After the 17 minute score, the class again gathered in a circle and discussed the exercise. Benno asked, “Did you manage to open your eyes?” The class responded that there was a reluctance. Benno encouraged everyone to “Still, make that shift. There’s a distinction between having eyes closed and open. It’s concrete. It’s prosaic, not poetic.”
“We meet someone from this dream landscape and what are we going to do?”
Benno discussed that people are magnets. Even in a big studio, we gravitate toward the center.
Jennifer: The score challenged me to flip-flop my habit of assessing the space when standing, and becoming more internally focused in duet dancing. This score teaches you to become aware of the composition of the space while engaging in a contact improvisation.
Benno: “In this score you have a surprise meeting. You don’t pick your partner.”

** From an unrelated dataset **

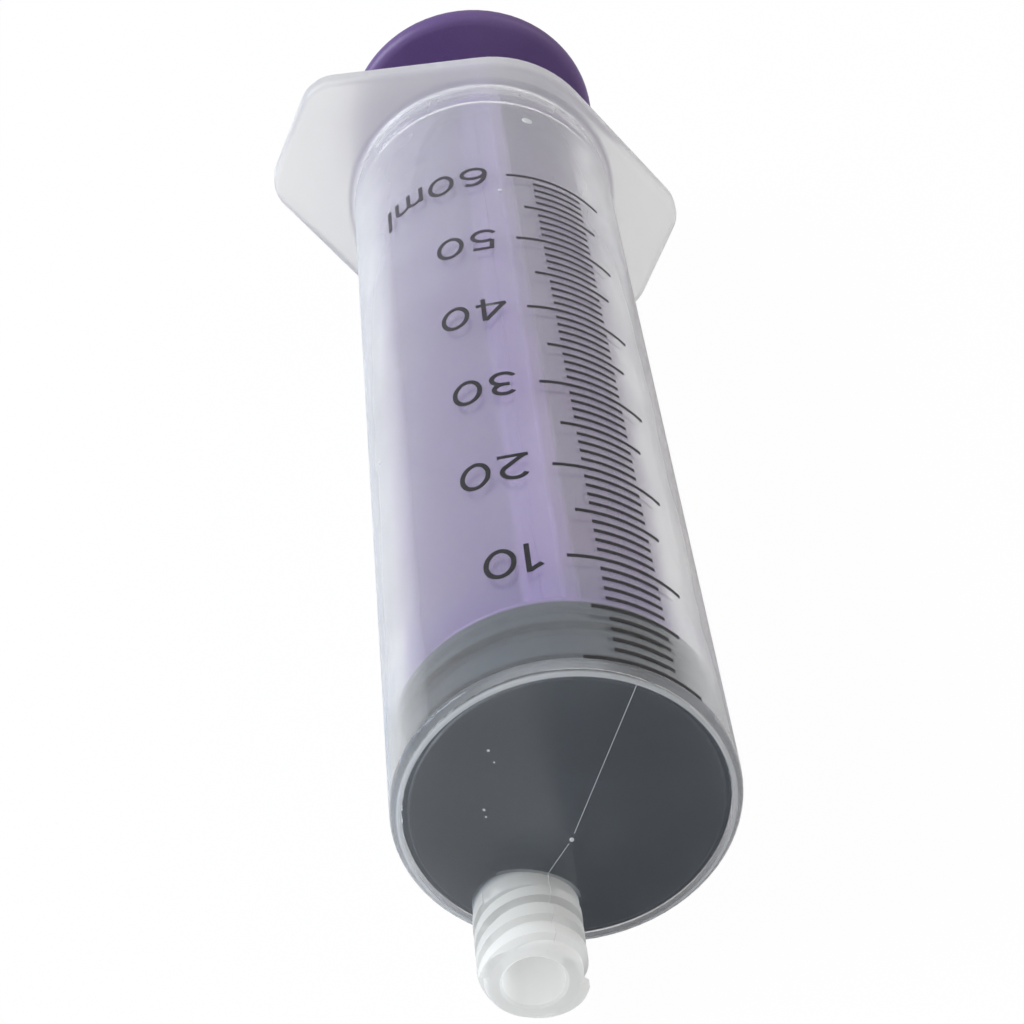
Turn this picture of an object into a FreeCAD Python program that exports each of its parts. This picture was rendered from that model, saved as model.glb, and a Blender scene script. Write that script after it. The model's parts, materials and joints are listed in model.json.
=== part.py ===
import FreeCAD, Part
import os
from math import asin, atan2, cos, degrees, hypot, pi, radians, sin, tan
from FreeCAD import Placement, Rotation, Vector

# 60 ml enteral syringe, plunger fully in, lying on a table.
# It rests on one slanted flat of the finger flange and on the front rim of the barrel.
# Millimetres. While it is built the barrel lies level along +Y with the tip towards -Y,
# y = 0 is the 0 ml line, and turn angles start at straight up and go towards +X.
# The finished pieces are then tilted and lifted together until both rests touch z = 0.

# Barrel tube
barrel_front_radius = 15.5
barrel_wall = 1.22
barrel_draft_deg = 0.095
barrel_front_y = -1.4
front_bevel_length = 0.85
front_bevel_depth = 0.8
front_edge_round = 0.35
front_corner_round = 0.3
front_wall = 1.15
front_cone_height = 3.8
stop_bead_gap = 4.6
stop_bead_width = 1.6
stop_bead_height = 0.3
stop_bead_round = 0.4
mouth_chamfer = 0.6

# Finger flange
flange_front_y = 118.7
flange_thickness = 2.8
flange_wing_length = 9.0
flange_flat_margin = 2.4
flange_shift = 0.6
flange_slant_deg = 27.4
flange_crown_radius = 14.0
flange_wing_radius = 4.6
flange_edge_radius = 0.7
flange_root_fillet = 1.0

# Enteral tip with its double-start outer thread
tip_length = 11.3
tip_rim_gap = 0.77
tip_collar_radius = 4.7
tip_collar_length = 3.95
tip_collar_taper = 0.5
tip_collar_round = 0.25
tip_end_round = 0.7
socket_radius = 2.75
socket_depth = 7.5
socket_draft_deg = 0.9
socket_lead_in = 0.25
tip_hole_radius = 1.5
thread_crest_radius = 4.82
thread_height = 0.52
thread_lead = 4.9
thread_starts = 2
thread_base_width = 2.0
thread_crest_width = 1.2
thread_sink = 0.7
thread_start_deg = 105.0
thread_start_gap = 0.4
thread_end_gap = 0.08
thread_overlap = 0.75

# Rubber stopper
stopper_rear_y = 9.35
stopper_front_gap = 0.15
stopper_edge_round = 0.3
seal_clearance = 0.05
seal_ring_count = 2
seal_ring_y = 0.85
seal_ring_pitch = 4.9
seal_ring_width = 1.1
seal_flank_length = 0.3
seal_groove_depth = 0.5
rear_lip_width = 0.9
rear_lip_clearance = 0.12
stopper_side_wall = 5.05
stopper_lip_thickness = 1.8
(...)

Andrew: I started a contact improvisation with the feet which is a more unusual starting point.
Beth: Each duet was like a snapshot.
Benno: “Let’s do another one. Let’s put another option in. You have the choice of leaving the floor to observe. We will go to the window side [of the room] to define clarity of who is out and who is in. We will put another music on – shorter pieces with different textures.”
Nancy: “for sixty minutes?” [class laughs – earlier Nancy mistook 16 minutes for 60 minutes]
Benno explained that he will let us know the last song. We will end in standing.
After a 42 minute, 17 second improvisation, Benno said, “Let you start this time.”
Sean: I really love this score.
Andrew: I could be more compositional [during this second round of the score],
Maya: I played with the stance in the standing part…
Nancy: I felt like I was at an unusual dinner club. It was classy and elegant.
Su: I watched someone cross from upstage to downstage and not get hit.
Benno: I found myself behind the curtain, in a dark tunnel.
Ray: the waiting [with eyes closed] was a “state.” I felt presence, quiet, openness, fear, the need to rest but fearful about how to engage.
Josh: I watched people watch the dance.
Jennie: I entered a state that gives juicy dances. I go inside, tracking my body, and come back out – it has that oscillation.
Margaret: I was having dances with my imagination while my eyes were closed.
Jeff: While my eyes were closed, someone backed away from me…many times! [class laughs]
Alexis: I was walking, and walking but hearing people giggle. I was in a forest of pixies.
“Work in duets. Room dances. Two people are in a small room.” Benno asked Mary to demonstrate with him. The room is not much bigger than a floor board (4 x 5 feet). There are distinct roles. There is a mover and an observer. The mover plays with eye focus in three states:
- play with the focus on your own body
- play with the focus on what’s happening in your “room”. That includes your partner. We don’t literally have walls but limit your focus as though we do.
- Play with the focus out of the room. Out of the house.
The observer watches the mover. Her task is to witness my dance. It is a duet but with different roles. At some point Mary starts a duet in contact primarily out of which we disengage again and we switch roles. Until I decide to engage myself with a contact duet with Mary. You create a history with your duet. How are my decisions effected by constantly being watched by someone? This training avoids ‘foggy presence’ and ‘gazing.’ The clarity of focus directly clarifies the movement intention.”
Afterwards, each duet took time to discuss, then the class came together as a whole.
“This structure is a vehicle. What became apparent was clarifying intention in the duets and taking time for that. For example, Su was on Andrew’s back like a monkey. Usually, that is a transition place. But to be there fully and experience what is there, I really like to see that. Sometimes you process what you are doing while you are doing it; sometimes you have the idea first.”
Jennie: I had a moment of interaction with my neighbor like looking through a window.
Su: Putting eye focus into a ci dance gave a dramatic intention to the dance.
Benno: You may want to have a smooth, juicy duet but this may give more theatrical play and emotion. Using the eyes and listening to the skin are complimentary.
They are two sources of information that run parallel and intertwine… I guess it’s time for lunch.”